= Requirement =
Everything from the line containing "record = json.load(file)" through the line containing "SHARP_ANGLE = 38" should be repeated exactly, and nothing else from the data.

++++

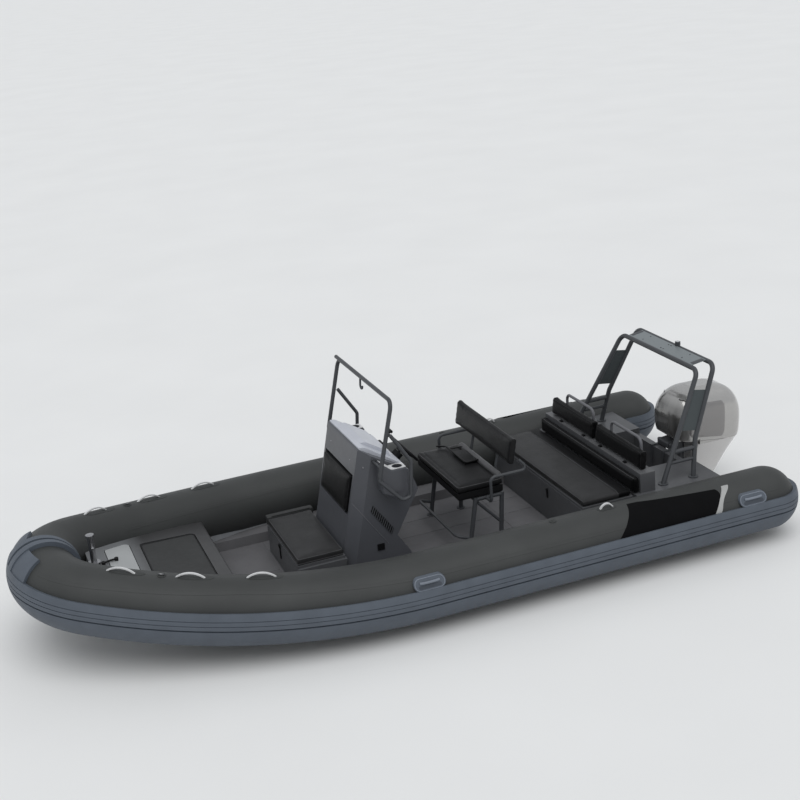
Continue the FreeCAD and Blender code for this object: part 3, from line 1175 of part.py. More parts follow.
def make_cowl():
    """Cowl lofted through plan outlines, cut to its chin, its skirt and the room for the engine block."""
    low = COWL_BOTTOM_Z - COWL_SKIRT_DROP
    wires = []
    for rise, fwd, rear, half, front_radius, rear_radius in COWL_OUTLINES:
        wires.append(plan_outline(STEER_X + fwd, STEER_X - rear, half, front_radius, rear_radius, low + rise))
    cowl = Part.makeLoft(wires, True, False)
    skirt_x = STEER_X - STEER_COLUMN_RADIUS - COLUMN_GAP - 18 - SEAT_GAP
    chin = side_profile([(skirt_x, low - 1), (STEER_X + 400, low - 1), (STEER_X + 400, COWL_BOTTOM_Z + 130),
                         (STEER_X + 70, COWL_BOTTOM_Z), (skirt_x, COWL_BOTTOM_Z)], -400, 400)
    cowl = cowl.cut(chin)
    x0, x1, z0, z1 = STEER_X - 360, STEER_X + 60, COWL_BOTTOM_Z, COWL_BOTTOM_Z + 348
    block = box(x0, x1, -150, 150, z0, z1)
    cavity = box(x0 - 6, x1 + 6, -156, 156, z0 - 1, z1 + 6)
    return {"engine_cowl": cowl.cut(cavity), "engine_block": block}


def make_tube_fittings():
    """White grab handles on the tube tops, oval carrying handles, valves and side panels."""
    parts = {}
    handles = []
    for x in (2395, 1925, 1430):
        handles.append(arc_handle(x, 120, 42))
    handles.append(arc_handle(-1380, 62, 42))
    parts["grab_handles"] = Part.makeCompound(handles + [mirrored(h) for h in handles])
    ovals = []
    for x in (255, -2598):
        ovals.append(oval_handle(x, 30, 255))
    parts["carry_handles"] = Part.makeCompound(ovals + [mirrored(o) for o in ovals])
    valves = []
    for x in (2155, -900):
        axis, _ = PATH.at_x(x)
        valves.append(flush(Part.makeCylinder(24, 12, axis + V(0, 0, TUBE_RADIUS))))
    parts["valves"] = Part.makeCompound(valves + [mirrored(v) for v in valves])
    parts["side_panels"] = both_sides(side_panel())
    return parts


def side_panel():
    """Dark panel on the tube's outer side down to the strake, with a curved aft end."""
    inner = TUBE_RADIUS + SEAT_GAP
    x0, x1 = -2420, -1300
    shell = ring_sector(inner, inner + 4, STRAKE_TOP_ANGLE + 0.3, 84, x0).extrude(V(x1 - x0, 0, 0))
    z = TUBE_AXIS_Z
    outline = [(-1348, z + 60), (-1548, z + 252, 30), (-2382, z + 226, 25), (-2316, z + 174, 90), (-2262, z + 110, 120),
               (-2224, z + 60)]
    return shell.common(side_profile(outline, 0, TUBE_SPACING + 400))


def flush(shape):
    return shape.cut(FITTING_CUTTER)


def arc_handle(x, reach, rise):
    """Flat bar that arches over the tube's top, with its two pads."""
    axis, heading = PATH.at_x(x)
    flat = V(heading.x, heading.y, 0).normalize()
    across = V(-flat.y, flat.x, 0)
    slope = heading.z / math.hypot(heading.x, heading.y)
    top = V(axis.x, axis.y, axis.z + TUBE_RADIUS)

    def point(along, lift):
        return top + flat * along + V(0, 0, along * slope + lift)

    side = across * 9
    corners = [point(-reach, -6) - side, point(-reach + 13, -6) - side, point(reach - 13, -6) - side,
               point(reach, -6) - side]
    edges = [Part.LineSegment(corners[0], corners[1]).toShape(),
             Part.Arc(corners[1], point(0, rise - 9) - side, corners[2]).toShape(),
             Part.LineSegment(corners[2], corners[3]).toShape(),
             Part.Arc(corners[3], point(0, rise) - side, corners[0]).toShape()]
    bar = Part.Face(Part.Wire(edges)).extrude(side * 2)
    return max(flush(bar).Solids, key=lambda s: s.Volume)


def oval_handle(x, angle, length):
    """Raised carrying handle with round ends on the tube's outer side."""
    inner = TUBE_RADIUS + 2 * SEAT_GAP
    pad = ring_sector(inner, inner + 20, STRAKE_TOP_ANGLE + 0.5, angle + 40, x - length / 2)
    pad = pad.extrude(V(length, 0, 0))
    middle = ring_point(inner, angle)
    end = 48
    outline = [(x - length / 2, middle.z - end, end), (x + length / 2, middle.z - end, end),
               (x + length / 2, middle.z + end, end), (x - length / 2, middle.z + end, end)]
    return pad.common(side_profile(outline, 0, TUBE_SPACING + 400))


def make_parts():
    parts = {}
    for build in (make_tubes, make_strakes, make_bow_guard, make_hull, make_deck, make_bow_locker,
                  make_tow_eyes, make_mooring_post, make_front_seat, make_console, make_pods, make_dash, make_screen_hoop,
                  make_wheel, make_throttle, make_louvres, make_helm_seat, make_helm_frame, make_bench,
                  make_bench_back, make_stern, make_arch, make_engine_mount, make_tilt_ram, make_midsection,
                  make_gearcase, make_propeller, make_cowl, make_tube_fittings):
        parts.update(build())
    return parts


def main():
    os.makedirs("parts", exist_ok=True)
    for name, shape in make_parts().items():
        print(name, len(shape.Solids), round(shape.Volume / 1e6, 2), shape.isValid())
        shape.exportStep(os.path.join("parts", name + ".step"))


main()
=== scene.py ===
import json
import math

import bmesh
import bpy
from mathutils import Matrix, Vector


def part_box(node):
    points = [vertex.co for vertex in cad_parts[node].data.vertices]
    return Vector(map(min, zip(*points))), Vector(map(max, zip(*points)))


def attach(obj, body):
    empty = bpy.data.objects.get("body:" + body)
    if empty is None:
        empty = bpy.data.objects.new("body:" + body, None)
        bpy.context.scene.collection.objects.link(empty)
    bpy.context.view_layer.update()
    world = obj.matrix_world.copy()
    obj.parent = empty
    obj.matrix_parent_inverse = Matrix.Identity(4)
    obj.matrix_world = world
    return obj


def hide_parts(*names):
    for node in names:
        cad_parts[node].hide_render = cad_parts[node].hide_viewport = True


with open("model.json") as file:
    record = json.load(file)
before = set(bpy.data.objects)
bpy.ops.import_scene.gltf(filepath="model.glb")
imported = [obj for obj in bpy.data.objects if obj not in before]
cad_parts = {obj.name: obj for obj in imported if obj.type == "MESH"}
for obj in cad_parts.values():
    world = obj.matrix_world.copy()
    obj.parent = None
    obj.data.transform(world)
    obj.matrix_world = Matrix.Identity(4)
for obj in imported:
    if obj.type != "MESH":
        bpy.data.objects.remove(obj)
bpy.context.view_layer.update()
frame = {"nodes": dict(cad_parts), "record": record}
NODES = frame["nodes"]
SCENE = bpy.context.scene

# The photograph's camera: focal length and frame in millimetres, place, aim, and roll in degrees
LENS = 59.28
FRAME_WIDTH = 36
FAR_CLIP = 4000
CAMERA_AT = Vector((3.261, 9.612, 5.094))
CAMERA_AIM = Vector((-0.3120, -0.8877, -0.3386)).normalized()
CAMERA_ROLL = -5.155

# Sky, sun and floor: the sun's spread in degrees, its travel as a direction
SKY_COLOUR = (0.93, 0.96, 1.0)
SKY_STRENGTH = 0.62
SUN_POWER = 1.25
SUN_SPREAD = 55
SUN_TRAVEL = Vector((-0.08, -0.42, -1.0))
FLOOR_HALF = 1500

# Reflection of materials that name none, and the angle from which an edge is sharp
SPECULAR = 0.25
SHARP_ANGLE = 38

# Colours, linear
TUBE = (0.047, 0.049, 0.048)
# Patches and valve caps; under the grab handles this darker colour is partly painted shadow of the handles
PATCH_AND_SHADOW = (0.040, 0.042, 0.041)
STRAKE = (0.095, 0.110, 0.132)
HANDLE = (0.185, 0.205, 0.240)
# Painted shade: darker rubber for the flat sheet in each handle's finger recess
STRAKE_RECESS_SHADE = (0.060, 0.068, 0.082)
DECK = (0.088, 0.090, 0.095)
CONSOLE = (0.086, 0.089, 0.099)
BOW_DARK = (0.044, 0.044, 0.045)
BOW_PALE = (0.150, 0.155, 0.160)
LEDGE = (0.105, 0.106, 0.110)
SOLE = (0.125, 0.124, 0.129)
PALE = (0.345, 0.355, 0.355)
DASH = (0.50, 0.515, 0.56)
DARK_LID = (0.036, 0.037, 0.037)
VINYL = (0.0075, 0.0075, 0.008)
DEEP_VINYL = (0.003, 0.003, 0.0034)
SEAT_VINYL = (0.024, 0.024, 0.0245)
# Piping: partly its own lighter colour, partly a painted highlight along the cushions' edges
WELT_AND_HIGHLIGHT = (0.060, 0.060, 0.062)
GREY_VINYL = (0.085, 0.085, 0.088)
DARK_FRAME = (0.060, 0.063, 0.068)
ARCH_PLATE = (0.060, 0.070, 0.073)
ARCH_TOP = (0.185, 0.205, 0.212)
PALE_RAIL = (0.13, 0.13, 0.14)
BLACK = (0.005, 0.005, 0.0055)
WHITE = (0.62, 0.62, 0.62)
LENS_COLOUR = (0.45, 0.46, 0.47)
SILVER = (0.42, 0.42, 0.41)
STEEL = (0.42, 0.42, 0.43)
COWL = (0.46, 0.45, 0.435)
# Painted dark reflection on the cowl's front, not the paint's own colour
COWL_FRONT_REFLECTION = (0.11, 0.108, 0.104)
COWL_PANEL = (0.27, 0.26, 0.255)
LEG = (0.68, 0.665, 0.655)
HULL = (0.30, 0.31, 0.325)
FLOOR = (0.80, 0.80, 0.79)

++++

= Output for this task =
    record = json.load(file)
before = set(bpy.data.objects)
bpy.ops.import_scene.gltf(filepath="model.glb")
imported = [obj for obj in bpy.data.objects if obj not in before]
cad_parts = {obj.name: obj for obj in imported if obj.type == "MESH"}
for obj in cad_parts.values():
    world = obj.matrix_world.copy()
    obj.parent = None
    obj.data.transform(world)
    obj.matrix_world = Matrix.Identity(4)
for obj in imported:
    if obj.type != "MESH":
        bpy.data.objects.remove(obj)
bpy.context.view_layer.update()
frame = {"nodes": dict(cad_parts), "record": record}
NODES = frame["nodes"]
SCENE = bpy.context.scene

# The photograph's camera: focal length and frame in millimetres, place, aim, and roll in degrees
LENS = 59.28
FRAME_WIDTH = 36
FAR_CLIP = 4000
CAMERA_AT = Vector((3.261, 9.612, 5.094))
CAMERA_AIM = Vector((-0.3120, -0.8877, -0.3386)).normalized()
CAMERA_ROLL = -5.155

# Sky, sun and floor: the sun's spread in degrees, its travel as a direction
SKY_COLOUR = (0.93, 0.96, 1.0)
SKY_STRENGTH = 0.62
SUN_POWER = 1.25
SUN_SPREAD = 55
SUN_TRAVEL = Vector((-0.08, -0.42, -1.0))
FLOOR_HALF = 1500

# Reflection of materials that name none, and the angle from which an edge is sharp
SPECULAR = 0.25
SHARP_ANGLE = 38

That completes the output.